### Problem
Wherever the string "frame" appears, copy the whole line.

>> start Extracted entries

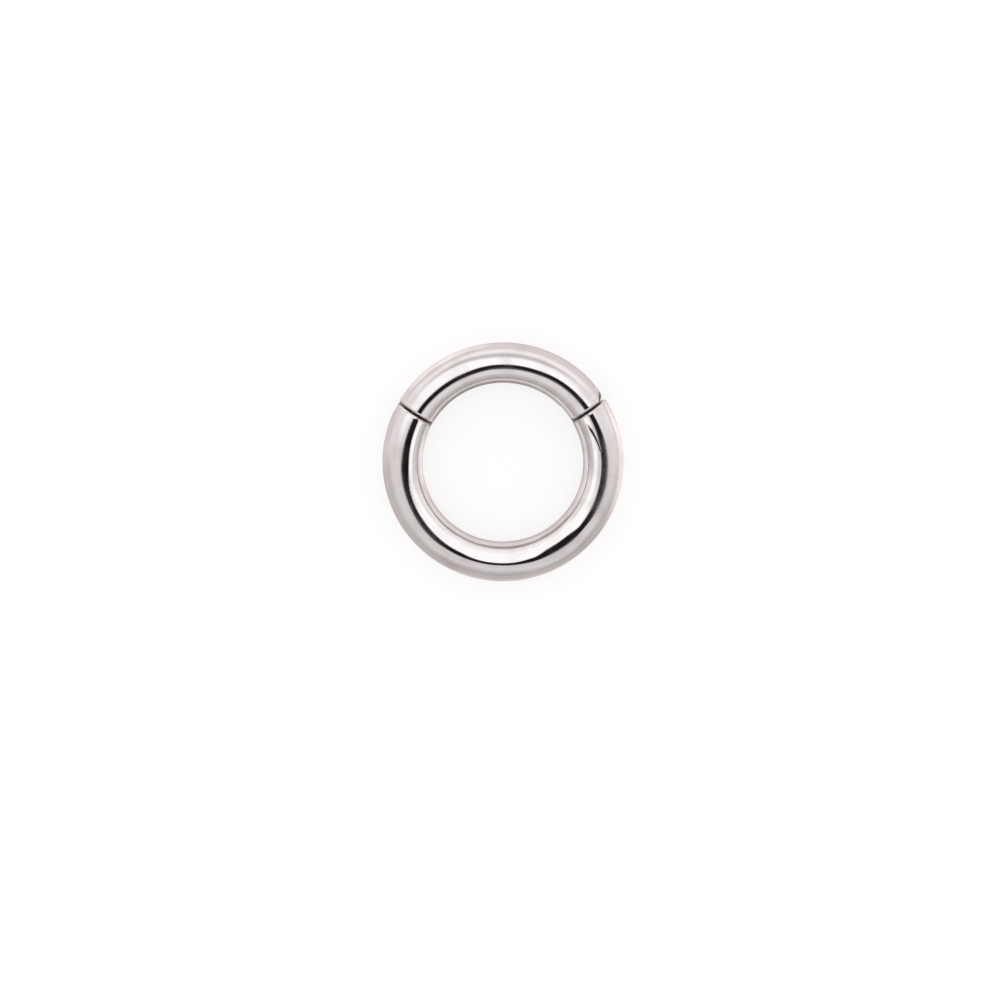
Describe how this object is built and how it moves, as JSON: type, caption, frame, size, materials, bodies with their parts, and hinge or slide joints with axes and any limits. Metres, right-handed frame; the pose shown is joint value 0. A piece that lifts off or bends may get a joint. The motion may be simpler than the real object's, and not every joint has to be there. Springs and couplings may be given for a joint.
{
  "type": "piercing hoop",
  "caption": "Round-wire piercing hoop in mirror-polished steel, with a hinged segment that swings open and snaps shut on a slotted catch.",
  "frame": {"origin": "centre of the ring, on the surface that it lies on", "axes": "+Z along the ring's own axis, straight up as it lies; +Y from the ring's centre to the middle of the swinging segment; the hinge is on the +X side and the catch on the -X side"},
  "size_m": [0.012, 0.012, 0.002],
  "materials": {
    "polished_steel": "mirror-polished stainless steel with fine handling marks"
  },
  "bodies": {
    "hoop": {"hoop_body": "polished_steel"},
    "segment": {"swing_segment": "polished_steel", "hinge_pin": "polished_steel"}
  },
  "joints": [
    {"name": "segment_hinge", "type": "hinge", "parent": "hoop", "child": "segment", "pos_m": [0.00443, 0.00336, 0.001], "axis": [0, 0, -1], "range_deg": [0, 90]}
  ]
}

>> end Extracted entries
>> start Extracted entries

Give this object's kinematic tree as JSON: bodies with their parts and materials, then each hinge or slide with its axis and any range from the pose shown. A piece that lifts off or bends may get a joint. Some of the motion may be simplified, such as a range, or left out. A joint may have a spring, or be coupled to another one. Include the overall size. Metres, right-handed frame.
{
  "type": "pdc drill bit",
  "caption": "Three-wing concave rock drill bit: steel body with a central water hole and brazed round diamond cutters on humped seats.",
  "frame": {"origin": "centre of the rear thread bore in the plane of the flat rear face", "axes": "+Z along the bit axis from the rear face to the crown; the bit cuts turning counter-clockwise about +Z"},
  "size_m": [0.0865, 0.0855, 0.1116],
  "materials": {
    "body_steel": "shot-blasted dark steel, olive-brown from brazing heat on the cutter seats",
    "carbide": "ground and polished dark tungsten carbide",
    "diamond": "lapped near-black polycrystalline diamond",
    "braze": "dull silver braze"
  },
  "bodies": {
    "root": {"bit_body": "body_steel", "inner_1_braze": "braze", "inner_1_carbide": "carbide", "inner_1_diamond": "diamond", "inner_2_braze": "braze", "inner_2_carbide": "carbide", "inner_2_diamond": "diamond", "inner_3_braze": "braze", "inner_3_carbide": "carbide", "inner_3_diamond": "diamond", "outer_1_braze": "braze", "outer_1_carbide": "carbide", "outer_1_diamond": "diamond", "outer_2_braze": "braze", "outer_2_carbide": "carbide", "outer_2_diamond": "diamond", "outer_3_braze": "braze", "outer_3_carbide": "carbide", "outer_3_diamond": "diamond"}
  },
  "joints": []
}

>> end Extracted entries
>> start Extracted entries

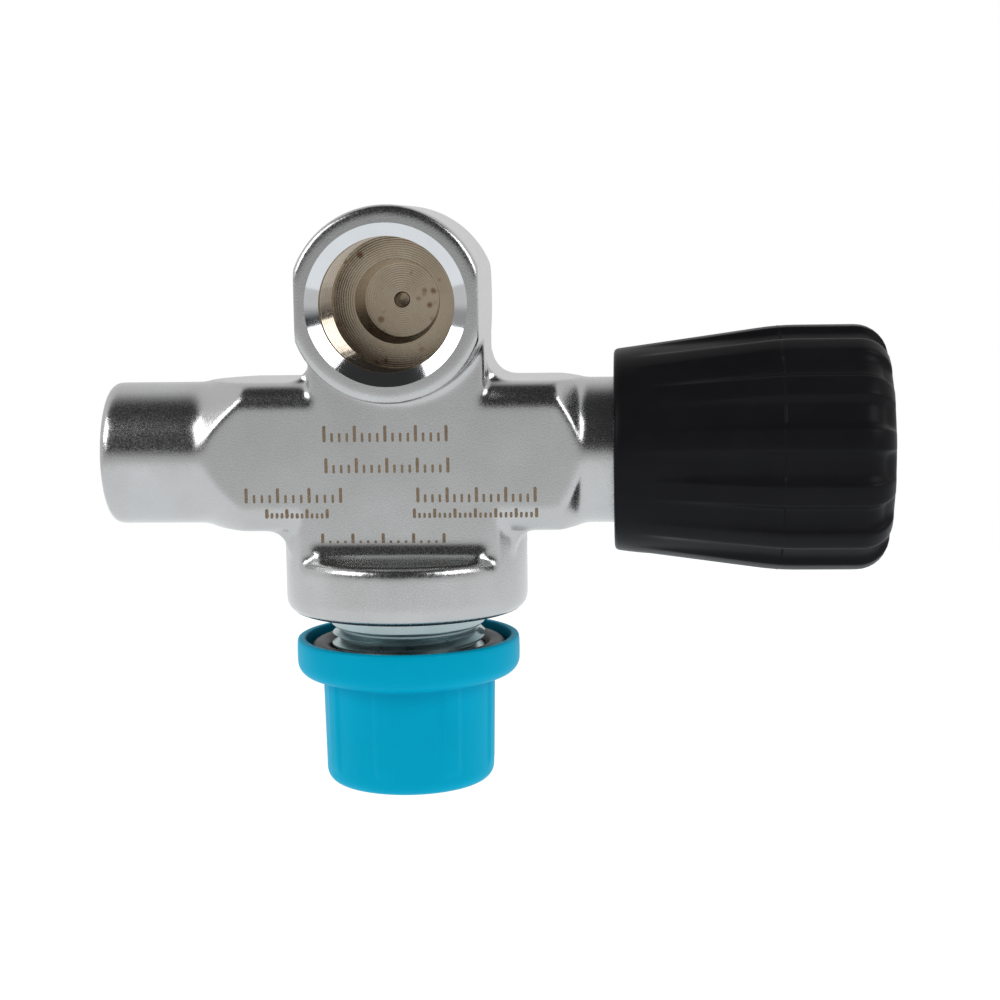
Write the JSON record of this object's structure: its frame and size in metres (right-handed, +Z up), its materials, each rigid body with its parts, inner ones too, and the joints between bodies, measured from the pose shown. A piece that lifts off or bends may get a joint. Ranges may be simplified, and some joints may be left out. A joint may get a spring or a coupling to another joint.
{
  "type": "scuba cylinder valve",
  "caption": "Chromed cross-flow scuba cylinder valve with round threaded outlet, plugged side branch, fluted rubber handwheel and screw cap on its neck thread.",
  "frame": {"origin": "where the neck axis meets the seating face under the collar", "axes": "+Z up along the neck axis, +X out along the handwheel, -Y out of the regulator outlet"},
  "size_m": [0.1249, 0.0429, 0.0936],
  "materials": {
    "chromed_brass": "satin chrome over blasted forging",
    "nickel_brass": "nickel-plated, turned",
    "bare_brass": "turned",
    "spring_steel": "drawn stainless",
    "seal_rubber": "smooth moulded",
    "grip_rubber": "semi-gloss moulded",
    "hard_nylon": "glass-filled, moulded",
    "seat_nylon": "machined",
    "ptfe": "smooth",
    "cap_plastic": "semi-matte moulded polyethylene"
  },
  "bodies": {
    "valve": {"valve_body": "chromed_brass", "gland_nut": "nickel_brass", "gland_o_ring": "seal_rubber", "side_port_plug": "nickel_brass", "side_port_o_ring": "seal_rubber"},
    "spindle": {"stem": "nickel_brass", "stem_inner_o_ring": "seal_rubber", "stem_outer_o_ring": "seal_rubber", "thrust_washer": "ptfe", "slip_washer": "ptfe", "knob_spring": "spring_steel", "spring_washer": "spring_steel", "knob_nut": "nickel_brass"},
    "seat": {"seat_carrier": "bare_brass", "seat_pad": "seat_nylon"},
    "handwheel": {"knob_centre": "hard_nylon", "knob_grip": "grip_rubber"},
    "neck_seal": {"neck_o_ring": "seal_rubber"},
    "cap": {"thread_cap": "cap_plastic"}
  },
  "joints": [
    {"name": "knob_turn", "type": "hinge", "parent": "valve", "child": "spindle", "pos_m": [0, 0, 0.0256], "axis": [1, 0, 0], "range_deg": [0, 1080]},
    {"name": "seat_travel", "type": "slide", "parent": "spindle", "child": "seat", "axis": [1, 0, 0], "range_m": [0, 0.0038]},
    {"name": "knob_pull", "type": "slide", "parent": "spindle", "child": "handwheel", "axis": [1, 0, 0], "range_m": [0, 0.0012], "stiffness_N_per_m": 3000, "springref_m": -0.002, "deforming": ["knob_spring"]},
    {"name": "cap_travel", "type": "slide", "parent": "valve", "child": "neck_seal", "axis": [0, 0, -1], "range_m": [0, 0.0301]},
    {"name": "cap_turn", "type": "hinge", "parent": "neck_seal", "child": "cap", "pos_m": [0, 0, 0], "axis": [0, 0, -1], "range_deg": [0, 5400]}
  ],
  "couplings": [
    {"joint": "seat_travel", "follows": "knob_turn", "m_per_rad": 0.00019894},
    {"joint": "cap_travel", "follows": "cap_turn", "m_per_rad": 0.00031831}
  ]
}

>> end Extracted entries

### Correct response
Describe how this object is built and how it moves, as JSON: type, caption, frame, size, materials, bodies with their parts, and hinge or slide joints with axes and any limits. Metres, right-handed frame; the pose shown is joint value 0. A piece that lifts off or bends may get a joint. The motion may be simpler than the real object's, and not every joint has to be there. Springs and couplings may be given for a joint.
  "frame": {"origin": "centre of the ring, on the surface that it lies on", "axes": "+Z along the ring's own axis, straight up as it lies; +Y from the ring's centre to the middle of the swinging segment; the hinge is on the +X side and the catch on the -X side"},
Give this object's kinematic tree as JSON: bodies with their parts and materials, then each hinge or slide with its axis and any range from the pose shown. A piece that lifts off or bends may get a joint. Some of the motion may be simplified, such as a range, or left out. A joint may have a spring, or be coupled to another one. Include the overall size. Metres, right-handed frame.
  "frame": {"origin": "centre of the rear thread bore in the plane of the flat rear face", "axes": "+Z along the bit axis from the rear face to the crown; the bit cuts turning counter-clockwise about +Z"},
Write the JSON record of this object's structure: its frame and size in metres (right-handed, +Z up), its materials, each rigid body with its parts, inner ones too, and the joints between bodies, measured from the pose shown. A piece that lifts off or bends may get a joint. Ranges may be simplified, and some joints may be left out. A joint may get a spring or a coupling to another joint.
  "frame": {"origin": "where the neck axis meets the seating face under the collar", "axes": "+Z up along the neck axis, +X out along the handwheel, -Y out of the regulator outlet"},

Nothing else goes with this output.